→ DATASET EXTRACT:
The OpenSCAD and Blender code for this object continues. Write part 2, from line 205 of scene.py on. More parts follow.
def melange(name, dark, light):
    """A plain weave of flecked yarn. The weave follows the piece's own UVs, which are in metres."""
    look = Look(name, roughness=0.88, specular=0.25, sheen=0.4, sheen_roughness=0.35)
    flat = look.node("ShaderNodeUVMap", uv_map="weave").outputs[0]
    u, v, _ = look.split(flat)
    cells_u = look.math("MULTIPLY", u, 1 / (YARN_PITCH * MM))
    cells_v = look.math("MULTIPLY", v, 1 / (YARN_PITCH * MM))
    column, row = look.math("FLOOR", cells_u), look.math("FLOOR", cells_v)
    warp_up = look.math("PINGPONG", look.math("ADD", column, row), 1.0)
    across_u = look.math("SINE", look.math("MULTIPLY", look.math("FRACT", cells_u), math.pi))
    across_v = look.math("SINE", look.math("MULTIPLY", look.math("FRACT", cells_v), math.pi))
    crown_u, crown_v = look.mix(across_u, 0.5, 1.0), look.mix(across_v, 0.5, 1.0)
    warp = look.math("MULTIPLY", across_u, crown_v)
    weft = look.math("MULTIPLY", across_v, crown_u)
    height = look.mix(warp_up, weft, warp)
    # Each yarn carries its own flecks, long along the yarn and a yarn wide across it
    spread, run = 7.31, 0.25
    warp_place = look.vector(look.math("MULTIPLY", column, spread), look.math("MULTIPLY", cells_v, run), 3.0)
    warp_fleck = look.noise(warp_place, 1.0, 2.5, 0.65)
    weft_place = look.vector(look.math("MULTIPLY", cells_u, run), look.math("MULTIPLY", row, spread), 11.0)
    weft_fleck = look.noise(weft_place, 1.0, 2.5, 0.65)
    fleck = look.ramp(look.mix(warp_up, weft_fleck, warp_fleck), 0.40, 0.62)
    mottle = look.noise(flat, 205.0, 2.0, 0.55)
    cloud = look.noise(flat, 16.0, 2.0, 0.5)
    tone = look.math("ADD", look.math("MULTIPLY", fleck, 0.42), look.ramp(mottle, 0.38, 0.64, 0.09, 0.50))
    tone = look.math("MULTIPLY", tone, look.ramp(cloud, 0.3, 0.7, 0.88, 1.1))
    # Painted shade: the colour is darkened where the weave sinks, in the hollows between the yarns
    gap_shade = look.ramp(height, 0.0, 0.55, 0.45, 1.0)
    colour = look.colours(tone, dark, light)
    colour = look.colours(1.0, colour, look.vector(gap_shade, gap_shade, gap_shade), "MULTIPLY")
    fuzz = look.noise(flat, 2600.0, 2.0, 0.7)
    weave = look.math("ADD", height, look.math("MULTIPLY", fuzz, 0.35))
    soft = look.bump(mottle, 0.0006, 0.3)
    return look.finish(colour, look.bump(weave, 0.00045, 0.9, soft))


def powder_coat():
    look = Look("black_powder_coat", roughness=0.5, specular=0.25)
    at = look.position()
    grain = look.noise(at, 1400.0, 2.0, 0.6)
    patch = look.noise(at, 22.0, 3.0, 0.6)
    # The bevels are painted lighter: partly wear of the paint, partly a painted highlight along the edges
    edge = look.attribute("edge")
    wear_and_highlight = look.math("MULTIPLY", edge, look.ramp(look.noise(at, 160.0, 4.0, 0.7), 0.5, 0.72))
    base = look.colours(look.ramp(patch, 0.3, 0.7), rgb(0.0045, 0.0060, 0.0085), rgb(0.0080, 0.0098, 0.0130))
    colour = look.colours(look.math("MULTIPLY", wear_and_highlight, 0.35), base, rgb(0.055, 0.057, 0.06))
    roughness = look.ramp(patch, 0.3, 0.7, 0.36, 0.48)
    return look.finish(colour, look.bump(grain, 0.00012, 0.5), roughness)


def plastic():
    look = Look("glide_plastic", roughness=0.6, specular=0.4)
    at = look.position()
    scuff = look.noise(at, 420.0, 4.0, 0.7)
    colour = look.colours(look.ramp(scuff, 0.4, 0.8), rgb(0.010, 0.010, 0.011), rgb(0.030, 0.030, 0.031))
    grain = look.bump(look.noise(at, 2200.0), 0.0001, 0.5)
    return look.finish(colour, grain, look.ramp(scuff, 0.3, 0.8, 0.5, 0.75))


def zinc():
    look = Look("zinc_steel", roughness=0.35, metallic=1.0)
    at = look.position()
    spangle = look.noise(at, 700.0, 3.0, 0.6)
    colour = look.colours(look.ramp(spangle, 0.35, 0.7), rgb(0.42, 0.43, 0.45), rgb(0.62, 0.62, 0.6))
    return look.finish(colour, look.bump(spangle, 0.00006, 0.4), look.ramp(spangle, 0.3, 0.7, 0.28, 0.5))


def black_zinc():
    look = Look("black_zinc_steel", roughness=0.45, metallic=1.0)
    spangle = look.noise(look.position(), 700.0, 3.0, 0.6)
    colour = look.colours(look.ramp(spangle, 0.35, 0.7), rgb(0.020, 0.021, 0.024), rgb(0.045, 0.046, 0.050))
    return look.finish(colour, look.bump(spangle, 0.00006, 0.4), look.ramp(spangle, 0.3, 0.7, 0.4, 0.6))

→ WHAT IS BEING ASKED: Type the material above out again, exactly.

→ FINISHED EXERCISE:
The OpenSCAD and Blender code for this object continues. Write part 2, from line 205 of scene.py on. More parts follow.
def melange(name, dark, light):
    """A plain weave of flecked yarn. The weave follows the piece's own UVs, which are in metres."""
    look = Look(name, roughness=0.88, specular=0.25, sheen=0.4, sheen_roughness=0.35)
    flat = look.node("ShaderNodeUVMap", uv_map="weave").outputs[0]
    u, v, _ = look.split(flat)
    cells_u = look.math("MULTIPLY", u, 1 / (YARN_PITCH * MM))
    cells_v = look.math("MULTIPLY", v, 1 / (YARN_PITCH * MM))
    column, row = look.math("FLOOR", cells_u), look.math("FLOOR", cells_v)
    warp_up = look.math("PINGPONG", look.math("ADD", column, row), 1.0)
    across_u = look.math("SINE", look.math("MULTIPLY", look.math("FRACT", cells_u), math.pi))
    across_v = look.math("SINE", look.math("MULTIPLY", look.math("FRACT", cells_v), math.pi))
    crown_u, crown_v = look.mix(across_u, 0.5, 1.0), look.mix(across_v, 0.5, 1.0)
    warp = look.math("MULTIPLY", across_u, crown_v)
    weft = look.math("MULTIPLY", across_v, crown_u)
    height = look.mix(warp_up, weft, warp)
    # Each yarn carries its own flecks, long along the yarn and a yarn wide across it
    spread, run = 7.31, 0.25
    warp_place = look.vector(look.math("MULTIPLY", column, spread), look.math("MULTIPLY", cells_v, run), 3.0)
    warp_fleck = look.noise(warp_place, 1.0, 2.5, 0.65)
    weft_place = look.vector(look.math("MULTIPLY", cells_u, run), look.math("MULTIPLY", row, spread), 11.0)
    weft_fleck = look.noise(weft_place, 1.0, 2.5, 0.65)
    fleck = look.ramp(look.mix(warp_up, weft_fleck, warp_fleck), 0.40, 0.62)
    mottle = look.noise(flat, 205.0, 2.0, 0.55)
    cloud = look.noise(flat, 16.0, 2.0, 0.5)
    tone = look.math("ADD", look.math("MULTIPLY", fleck, 0.42), look.ramp(mottle, 0.38, 0.64, 0.09, 0.50))
    tone = look.math("MULTIPLY", tone, look.ramp(cloud, 0.3, 0.7, 0.88, 1.1))
    # Painted shade: the colour is darkened where the weave sinks, in the hollows between the yarns
    gap_shade = look.ramp(height, 0.0, 0.55, 0.45, 1.0)
    colour = look.colours(tone, dark, light)
    colour = look.colours(1.0, colour, look.vector(gap_shade, gap_shade, gap_shade), "MULTIPLY")
    fuzz = look.noise(flat, 2600.0, 2.0, 0.7)
    weave = look.math("ADD", height, look.math("MULTIPLY", fuzz, 0.35))
    soft = look.bump(mottle, 0.0006, 0.3)
    return look.finish(colour, look.bump(weave, 0.00045, 0.9, soft))


def powder_coat():
    look = Look("black_powder_coat", roughness=0.5, specular=0.25)
    at = look.position()
    grain = look.noise(at, 1400.0, 2.0, 0.6)
    patch = look.noise(at, 22.0, 3.0, 0.6)
    # The bevels are painted lighter: partly wear of the paint, partly a painted highlight along the edges
    edge = look.attribute("edge")
    wear_and_highlight = look.math("MULTIPLY", edge, look.ramp(look.noise(at, 160.0, 4.0, 0.7), 0.5, 0.72))
    base = look.colours(look.ramp(patch, 0.3, 0.7), rgb(0.0045, 0.0060, 0.0085), rgb(0.0080, 0.0098, 0.0130))
    colour = look.colours(look.math("MULTIPLY", wear_and_highlight, 0.35), base, rgb(0.055, 0.057, 0.06))
    roughness = look.ramp(patch, 0.3, 0.7, 0.36, 0.48)
    return look.finish(colour, look.bump(grain, 0.00012, 0.5), roughness)


def plastic():
    look = Look("glide_plastic", roughness=0.6, specular=0.4)
    at = look.position()
    scuff = look.noise(at, 420.0, 4.0, 0.7)
    colour = look.colours(look.ramp(scuff, 0.4, 0.8), rgb(0.010, 0.010, 0.011), rgb(0.030, 0.030, 0.031))
    grain = look.bump(look.noise(at, 2200.0), 0.0001, 0.5)
    return look.finish(colour, grain, look.ramp(scuff, 0.3, 0.8, 0.5, 0.75))


def zinc():
    look = Look("zinc_steel", roughness=0.35, metallic=1.0)
    at = look.position()
    spangle = look.noise(at, 700.0, 3.0, 0.6)
    colour = look.colours(look.ramp(spangle, 0.35, 0.7), rgb(0.42, 0.43, 0.45), rgb(0.62, 0.62, 0.6))
    return look.finish(colour, look.bump(spangle, 0.00006, 0.4), look.ramp(spangle, 0.3, 0.7, 0.28, 0.5))


def black_zinc():
    look = Look("black_zinc_steel", roughness=0.45, metallic=1.0)
    spangle = look.noise(look.position(), 700.0, 3.0, 0.6)
    colour = look.colours(look.ramp(spangle, 0.35, 0.7), rgb(0.020, 0.021, 0.024), rgb(0.045, 0.046, 0.050))
    return look.finish(colour, look.bump(spangle, 0.00006, 0.4), look.ramp(spangle, 0.3, 0.7, 0.4, 0.6))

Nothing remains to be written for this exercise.